Copy out, exactly and without additions, the lines from the one that contains "obj.data.transform(world)" to the one that contains "GOLDEN_ANGLE = 2.399", both ends included.

> [Stored records]
§ §

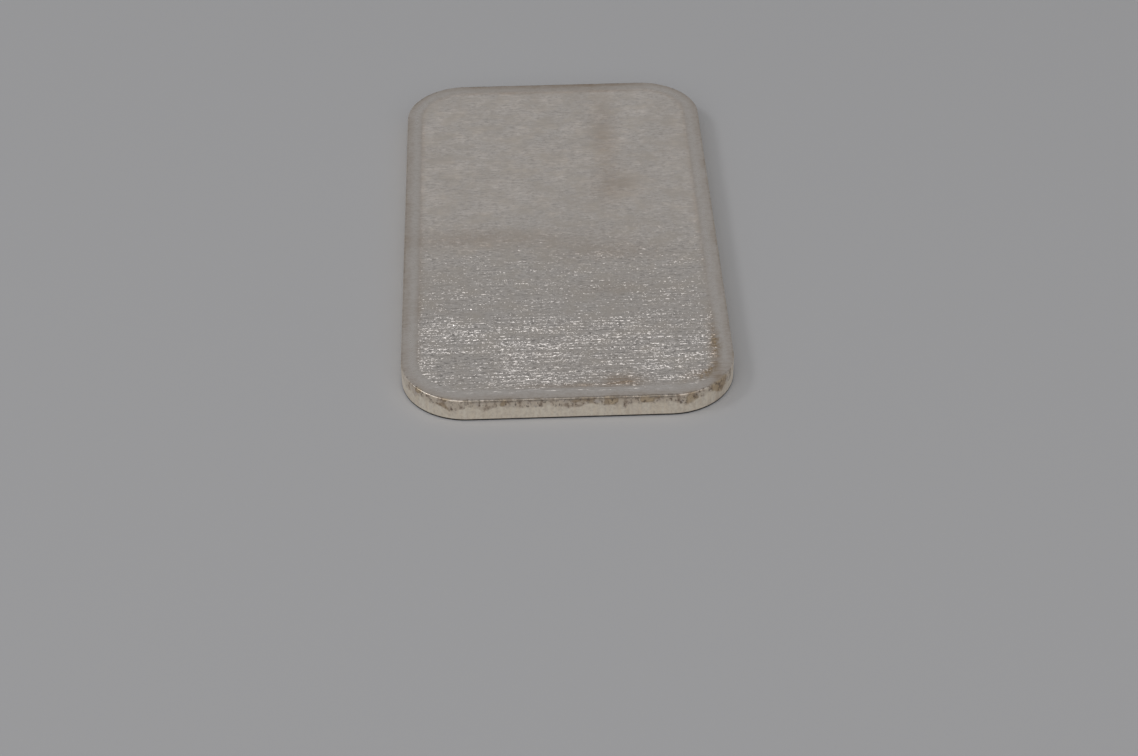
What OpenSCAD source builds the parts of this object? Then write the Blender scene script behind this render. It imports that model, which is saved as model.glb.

§ §

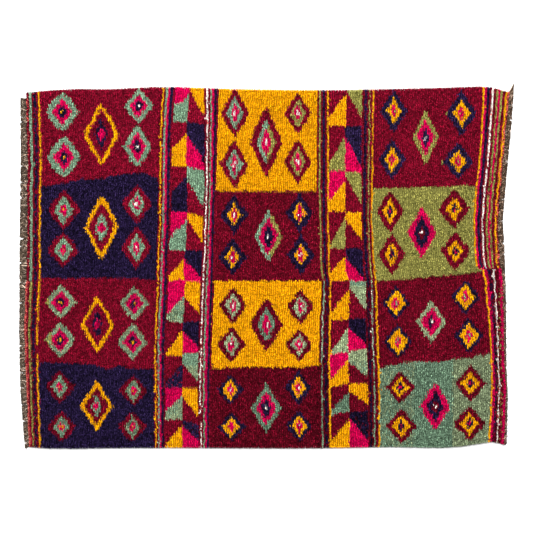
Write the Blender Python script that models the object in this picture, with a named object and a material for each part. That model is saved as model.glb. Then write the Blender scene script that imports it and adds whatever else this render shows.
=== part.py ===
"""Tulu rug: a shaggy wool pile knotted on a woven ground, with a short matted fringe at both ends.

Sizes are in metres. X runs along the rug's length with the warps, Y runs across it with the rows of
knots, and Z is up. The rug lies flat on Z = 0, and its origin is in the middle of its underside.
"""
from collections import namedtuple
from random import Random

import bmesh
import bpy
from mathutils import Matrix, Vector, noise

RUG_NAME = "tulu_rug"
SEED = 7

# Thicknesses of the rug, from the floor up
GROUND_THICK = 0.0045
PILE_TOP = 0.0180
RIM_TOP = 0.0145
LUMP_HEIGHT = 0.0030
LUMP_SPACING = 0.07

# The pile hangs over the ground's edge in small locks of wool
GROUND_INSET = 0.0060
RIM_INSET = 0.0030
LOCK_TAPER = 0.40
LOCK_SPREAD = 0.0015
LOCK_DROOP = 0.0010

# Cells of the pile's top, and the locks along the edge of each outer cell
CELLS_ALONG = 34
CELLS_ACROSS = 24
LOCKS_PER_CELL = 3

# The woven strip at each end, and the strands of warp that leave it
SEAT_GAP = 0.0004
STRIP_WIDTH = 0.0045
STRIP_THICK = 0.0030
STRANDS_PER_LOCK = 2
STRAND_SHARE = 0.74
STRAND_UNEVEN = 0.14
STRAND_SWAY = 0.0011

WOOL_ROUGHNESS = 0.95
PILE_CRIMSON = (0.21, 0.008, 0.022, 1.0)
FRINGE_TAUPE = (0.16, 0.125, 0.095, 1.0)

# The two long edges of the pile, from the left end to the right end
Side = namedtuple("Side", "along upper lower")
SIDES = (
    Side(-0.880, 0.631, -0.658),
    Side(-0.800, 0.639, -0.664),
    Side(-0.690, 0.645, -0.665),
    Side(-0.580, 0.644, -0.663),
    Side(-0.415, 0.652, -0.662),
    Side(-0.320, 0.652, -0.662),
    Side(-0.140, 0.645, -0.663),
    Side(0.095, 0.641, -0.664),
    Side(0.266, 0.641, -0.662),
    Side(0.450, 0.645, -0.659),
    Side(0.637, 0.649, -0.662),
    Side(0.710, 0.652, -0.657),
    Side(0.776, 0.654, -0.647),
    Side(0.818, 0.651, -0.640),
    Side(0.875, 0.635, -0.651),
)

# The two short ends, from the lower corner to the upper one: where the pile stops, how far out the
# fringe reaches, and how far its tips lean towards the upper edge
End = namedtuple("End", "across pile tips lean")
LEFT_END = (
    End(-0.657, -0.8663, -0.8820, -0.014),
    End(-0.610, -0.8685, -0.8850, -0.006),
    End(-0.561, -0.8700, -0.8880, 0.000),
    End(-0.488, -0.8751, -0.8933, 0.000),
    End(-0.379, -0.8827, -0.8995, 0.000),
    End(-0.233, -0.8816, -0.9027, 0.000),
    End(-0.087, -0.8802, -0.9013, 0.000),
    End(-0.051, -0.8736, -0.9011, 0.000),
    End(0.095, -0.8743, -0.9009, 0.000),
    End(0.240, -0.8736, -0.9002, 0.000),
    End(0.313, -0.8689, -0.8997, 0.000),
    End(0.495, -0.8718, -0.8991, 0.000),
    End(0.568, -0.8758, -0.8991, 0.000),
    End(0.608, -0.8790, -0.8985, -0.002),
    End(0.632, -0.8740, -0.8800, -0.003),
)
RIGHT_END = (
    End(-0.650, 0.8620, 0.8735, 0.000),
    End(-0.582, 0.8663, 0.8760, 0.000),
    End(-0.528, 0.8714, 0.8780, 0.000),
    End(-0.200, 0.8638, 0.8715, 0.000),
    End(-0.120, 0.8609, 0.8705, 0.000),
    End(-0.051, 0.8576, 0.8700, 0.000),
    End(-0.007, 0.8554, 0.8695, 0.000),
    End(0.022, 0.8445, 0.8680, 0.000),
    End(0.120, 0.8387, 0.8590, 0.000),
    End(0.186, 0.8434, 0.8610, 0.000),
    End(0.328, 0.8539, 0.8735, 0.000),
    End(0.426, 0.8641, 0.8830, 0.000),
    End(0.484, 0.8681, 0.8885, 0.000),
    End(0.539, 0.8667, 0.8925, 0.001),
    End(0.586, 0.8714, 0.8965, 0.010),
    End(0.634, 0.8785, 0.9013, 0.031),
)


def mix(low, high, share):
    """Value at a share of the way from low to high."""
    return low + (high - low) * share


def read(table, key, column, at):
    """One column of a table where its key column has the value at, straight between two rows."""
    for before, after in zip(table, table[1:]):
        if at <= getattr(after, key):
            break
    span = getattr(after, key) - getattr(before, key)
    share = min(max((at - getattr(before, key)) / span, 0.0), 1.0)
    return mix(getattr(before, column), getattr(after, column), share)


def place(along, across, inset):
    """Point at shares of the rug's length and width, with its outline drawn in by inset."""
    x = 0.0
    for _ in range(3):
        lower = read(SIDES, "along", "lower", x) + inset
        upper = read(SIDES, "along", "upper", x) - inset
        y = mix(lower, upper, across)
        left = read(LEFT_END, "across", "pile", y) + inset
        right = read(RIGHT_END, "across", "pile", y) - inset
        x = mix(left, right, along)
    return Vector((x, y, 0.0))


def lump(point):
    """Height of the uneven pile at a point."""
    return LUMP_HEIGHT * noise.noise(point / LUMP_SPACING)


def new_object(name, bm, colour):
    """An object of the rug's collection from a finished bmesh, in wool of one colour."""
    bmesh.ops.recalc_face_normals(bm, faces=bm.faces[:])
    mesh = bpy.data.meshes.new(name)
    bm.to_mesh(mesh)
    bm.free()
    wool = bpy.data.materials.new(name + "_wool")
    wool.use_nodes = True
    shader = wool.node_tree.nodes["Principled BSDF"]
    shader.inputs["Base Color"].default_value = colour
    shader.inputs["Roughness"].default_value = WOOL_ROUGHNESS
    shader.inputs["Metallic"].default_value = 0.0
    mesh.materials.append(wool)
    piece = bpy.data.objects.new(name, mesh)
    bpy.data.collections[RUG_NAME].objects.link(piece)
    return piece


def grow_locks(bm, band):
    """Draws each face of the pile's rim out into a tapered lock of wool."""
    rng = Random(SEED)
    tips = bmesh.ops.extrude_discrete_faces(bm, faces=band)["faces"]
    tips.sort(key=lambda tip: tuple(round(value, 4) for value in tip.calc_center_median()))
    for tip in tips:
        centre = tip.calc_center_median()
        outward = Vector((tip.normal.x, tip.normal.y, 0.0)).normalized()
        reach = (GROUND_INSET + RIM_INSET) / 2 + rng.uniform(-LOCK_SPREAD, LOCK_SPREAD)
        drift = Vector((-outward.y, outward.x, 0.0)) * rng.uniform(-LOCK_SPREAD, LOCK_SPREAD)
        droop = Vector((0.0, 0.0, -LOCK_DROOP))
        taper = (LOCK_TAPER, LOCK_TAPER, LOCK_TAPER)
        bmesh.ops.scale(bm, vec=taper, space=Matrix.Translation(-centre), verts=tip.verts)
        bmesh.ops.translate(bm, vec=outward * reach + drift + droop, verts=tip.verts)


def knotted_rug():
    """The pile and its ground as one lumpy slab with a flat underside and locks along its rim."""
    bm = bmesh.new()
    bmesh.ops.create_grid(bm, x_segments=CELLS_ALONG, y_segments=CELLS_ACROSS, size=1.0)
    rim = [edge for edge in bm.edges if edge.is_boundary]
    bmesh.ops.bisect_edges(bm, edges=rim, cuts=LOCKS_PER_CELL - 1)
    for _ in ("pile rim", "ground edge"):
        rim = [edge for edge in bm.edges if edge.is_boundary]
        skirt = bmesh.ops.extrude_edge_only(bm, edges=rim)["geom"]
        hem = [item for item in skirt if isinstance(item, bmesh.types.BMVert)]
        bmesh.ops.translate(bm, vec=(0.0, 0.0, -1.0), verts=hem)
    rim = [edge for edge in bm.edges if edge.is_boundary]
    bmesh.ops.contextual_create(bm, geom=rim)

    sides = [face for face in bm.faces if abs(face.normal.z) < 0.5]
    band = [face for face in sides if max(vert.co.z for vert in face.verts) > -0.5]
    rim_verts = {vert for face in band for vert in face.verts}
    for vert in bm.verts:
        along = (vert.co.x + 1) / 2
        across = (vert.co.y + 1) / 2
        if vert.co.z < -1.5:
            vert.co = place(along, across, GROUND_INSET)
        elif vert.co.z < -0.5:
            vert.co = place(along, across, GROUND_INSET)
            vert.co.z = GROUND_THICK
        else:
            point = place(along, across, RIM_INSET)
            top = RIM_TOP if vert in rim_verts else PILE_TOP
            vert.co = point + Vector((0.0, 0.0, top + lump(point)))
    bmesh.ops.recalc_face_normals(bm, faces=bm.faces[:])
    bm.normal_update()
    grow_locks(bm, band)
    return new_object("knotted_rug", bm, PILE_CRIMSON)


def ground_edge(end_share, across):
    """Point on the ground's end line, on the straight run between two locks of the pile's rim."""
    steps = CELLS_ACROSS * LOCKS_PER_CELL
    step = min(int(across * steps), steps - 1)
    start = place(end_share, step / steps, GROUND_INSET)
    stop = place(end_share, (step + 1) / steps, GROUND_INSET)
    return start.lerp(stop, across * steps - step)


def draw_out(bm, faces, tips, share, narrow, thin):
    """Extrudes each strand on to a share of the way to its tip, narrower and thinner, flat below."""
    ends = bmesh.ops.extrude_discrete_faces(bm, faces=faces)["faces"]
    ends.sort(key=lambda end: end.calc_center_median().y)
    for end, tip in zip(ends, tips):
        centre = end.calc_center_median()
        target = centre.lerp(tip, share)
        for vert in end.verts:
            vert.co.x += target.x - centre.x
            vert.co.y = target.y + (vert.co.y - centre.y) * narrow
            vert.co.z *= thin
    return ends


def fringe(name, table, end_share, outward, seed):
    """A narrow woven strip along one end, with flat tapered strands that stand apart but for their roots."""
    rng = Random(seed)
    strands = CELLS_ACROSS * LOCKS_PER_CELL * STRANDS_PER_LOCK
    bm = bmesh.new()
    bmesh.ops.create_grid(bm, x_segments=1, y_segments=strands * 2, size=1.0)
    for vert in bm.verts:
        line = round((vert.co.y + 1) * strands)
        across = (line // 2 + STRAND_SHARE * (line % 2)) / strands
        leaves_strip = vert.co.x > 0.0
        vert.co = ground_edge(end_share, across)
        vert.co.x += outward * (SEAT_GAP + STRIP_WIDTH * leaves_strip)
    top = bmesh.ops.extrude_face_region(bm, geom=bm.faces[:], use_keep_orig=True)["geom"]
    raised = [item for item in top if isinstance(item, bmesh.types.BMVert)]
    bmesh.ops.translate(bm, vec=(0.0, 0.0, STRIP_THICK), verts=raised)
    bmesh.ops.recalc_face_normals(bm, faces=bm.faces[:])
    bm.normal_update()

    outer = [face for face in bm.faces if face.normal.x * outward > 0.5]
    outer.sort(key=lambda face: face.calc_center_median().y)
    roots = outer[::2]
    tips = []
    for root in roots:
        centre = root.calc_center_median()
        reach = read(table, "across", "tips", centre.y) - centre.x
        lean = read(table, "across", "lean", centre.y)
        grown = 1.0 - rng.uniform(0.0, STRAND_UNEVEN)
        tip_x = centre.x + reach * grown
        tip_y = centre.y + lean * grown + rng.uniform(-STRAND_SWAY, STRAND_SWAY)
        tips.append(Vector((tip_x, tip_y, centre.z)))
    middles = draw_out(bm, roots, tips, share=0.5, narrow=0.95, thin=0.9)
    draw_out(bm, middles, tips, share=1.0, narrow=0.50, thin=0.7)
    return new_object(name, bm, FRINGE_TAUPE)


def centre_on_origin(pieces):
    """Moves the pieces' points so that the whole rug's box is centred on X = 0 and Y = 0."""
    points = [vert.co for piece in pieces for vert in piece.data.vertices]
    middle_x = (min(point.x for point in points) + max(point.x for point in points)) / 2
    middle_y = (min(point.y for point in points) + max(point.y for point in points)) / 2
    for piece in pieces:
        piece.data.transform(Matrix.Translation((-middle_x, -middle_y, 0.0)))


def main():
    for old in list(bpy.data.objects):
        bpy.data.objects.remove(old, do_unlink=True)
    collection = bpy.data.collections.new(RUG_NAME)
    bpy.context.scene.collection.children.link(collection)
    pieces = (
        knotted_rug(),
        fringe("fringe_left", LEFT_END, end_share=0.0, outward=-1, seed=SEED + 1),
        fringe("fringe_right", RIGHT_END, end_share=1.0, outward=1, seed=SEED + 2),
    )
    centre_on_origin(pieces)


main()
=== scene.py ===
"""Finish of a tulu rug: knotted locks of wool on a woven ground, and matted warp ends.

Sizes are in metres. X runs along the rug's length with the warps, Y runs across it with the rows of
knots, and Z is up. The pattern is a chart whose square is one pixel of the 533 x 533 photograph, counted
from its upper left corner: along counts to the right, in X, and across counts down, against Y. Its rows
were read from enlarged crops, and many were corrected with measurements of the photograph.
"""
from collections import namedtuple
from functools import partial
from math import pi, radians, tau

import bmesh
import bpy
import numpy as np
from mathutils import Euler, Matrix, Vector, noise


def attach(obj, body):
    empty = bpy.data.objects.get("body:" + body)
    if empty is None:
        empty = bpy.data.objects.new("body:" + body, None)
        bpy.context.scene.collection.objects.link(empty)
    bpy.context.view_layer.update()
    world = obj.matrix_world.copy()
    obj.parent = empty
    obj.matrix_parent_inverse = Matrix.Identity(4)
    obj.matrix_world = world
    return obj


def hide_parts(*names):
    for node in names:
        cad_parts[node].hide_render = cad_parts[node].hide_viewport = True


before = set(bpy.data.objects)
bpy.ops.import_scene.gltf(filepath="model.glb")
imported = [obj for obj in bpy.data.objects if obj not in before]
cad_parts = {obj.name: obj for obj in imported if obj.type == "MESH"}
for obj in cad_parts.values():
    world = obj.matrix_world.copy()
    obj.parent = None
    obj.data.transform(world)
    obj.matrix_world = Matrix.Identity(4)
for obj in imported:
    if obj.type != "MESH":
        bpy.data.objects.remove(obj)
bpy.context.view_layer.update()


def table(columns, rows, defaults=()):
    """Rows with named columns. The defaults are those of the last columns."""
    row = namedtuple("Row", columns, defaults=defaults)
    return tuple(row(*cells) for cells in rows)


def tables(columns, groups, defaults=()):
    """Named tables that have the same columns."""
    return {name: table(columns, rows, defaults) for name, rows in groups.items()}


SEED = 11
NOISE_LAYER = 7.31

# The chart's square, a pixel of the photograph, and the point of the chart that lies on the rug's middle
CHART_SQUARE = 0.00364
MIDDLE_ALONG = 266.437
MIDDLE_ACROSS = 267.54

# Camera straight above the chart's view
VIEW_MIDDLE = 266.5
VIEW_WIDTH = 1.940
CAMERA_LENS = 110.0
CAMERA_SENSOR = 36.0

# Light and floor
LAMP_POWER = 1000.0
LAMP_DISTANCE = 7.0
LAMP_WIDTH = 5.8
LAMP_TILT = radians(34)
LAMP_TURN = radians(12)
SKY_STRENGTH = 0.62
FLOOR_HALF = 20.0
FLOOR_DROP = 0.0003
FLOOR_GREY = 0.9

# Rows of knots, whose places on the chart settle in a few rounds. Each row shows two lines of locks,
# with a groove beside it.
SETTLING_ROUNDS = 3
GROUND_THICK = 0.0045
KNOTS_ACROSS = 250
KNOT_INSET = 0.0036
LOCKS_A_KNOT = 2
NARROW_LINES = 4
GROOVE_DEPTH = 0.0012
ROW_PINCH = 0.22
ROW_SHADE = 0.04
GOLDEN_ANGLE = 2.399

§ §

> [Result]
    obj.data.transform(world)
    obj.matrix_world = Matrix.Identity(4)
for obj in imported:
    if obj.type != "MESH":
        bpy.data.objects.remove(obj)
bpy.context.view_layer.update()


def table(columns, rows, defaults=()):
    """Rows with named columns. The defaults are those of the last columns."""
    row = namedtuple("Row", columns, defaults=defaults)
    return tuple(row(*cells) for cells in rows)


def tables(columns, groups, defaults=()):
    """Named tables that have the same columns."""
    return {name: table(columns, rows, defaults) for name, rows in groups.items()}


SEED = 11
NOISE_LAYER = 7.31

# The chart's square, a pixel of the photograph, and the point of the chart that lies on the rug's middle
CHART_SQUARE = 0.00364
MIDDLE_ALONG = 266.437
MIDDLE_ACROSS = 267.54

# Camera straight above the chart's view
VIEW_MIDDLE = 266.5
VIEW_WIDTH = 1.940
CAMERA_LENS = 110.0
CAMERA_SENSOR = 36.0

# Light and floor
LAMP_POWER = 1000.0
LAMP_DISTANCE = 7.0
LAMP_WIDTH = 5.8
LAMP_TILT = radians(34)
LAMP_TURN = radians(12)
SKY_STRENGTH = 0.62
FLOOR_HALF = 20.0
FLOOR_DROP = 0.0003
FLOOR_GREY = 0.9

# Rows of knots, whose places on the chart settle in a few rounds. Each row shows two lines of locks,
# with a groove beside it.
SETTLING_ROUNDS = 3
GROUND_THICK = 0.0045
KNOTS_ACROSS = 250
KNOT_INSET = 0.0036
LOCKS_A_KNOT = 2
NARROW_LINES = 4
GROOVE_DEPTH = 0.0012
ROW_PINCH = 0.22
ROW_SHADE = 0.04
GOLDEN_ANGLE = 2.399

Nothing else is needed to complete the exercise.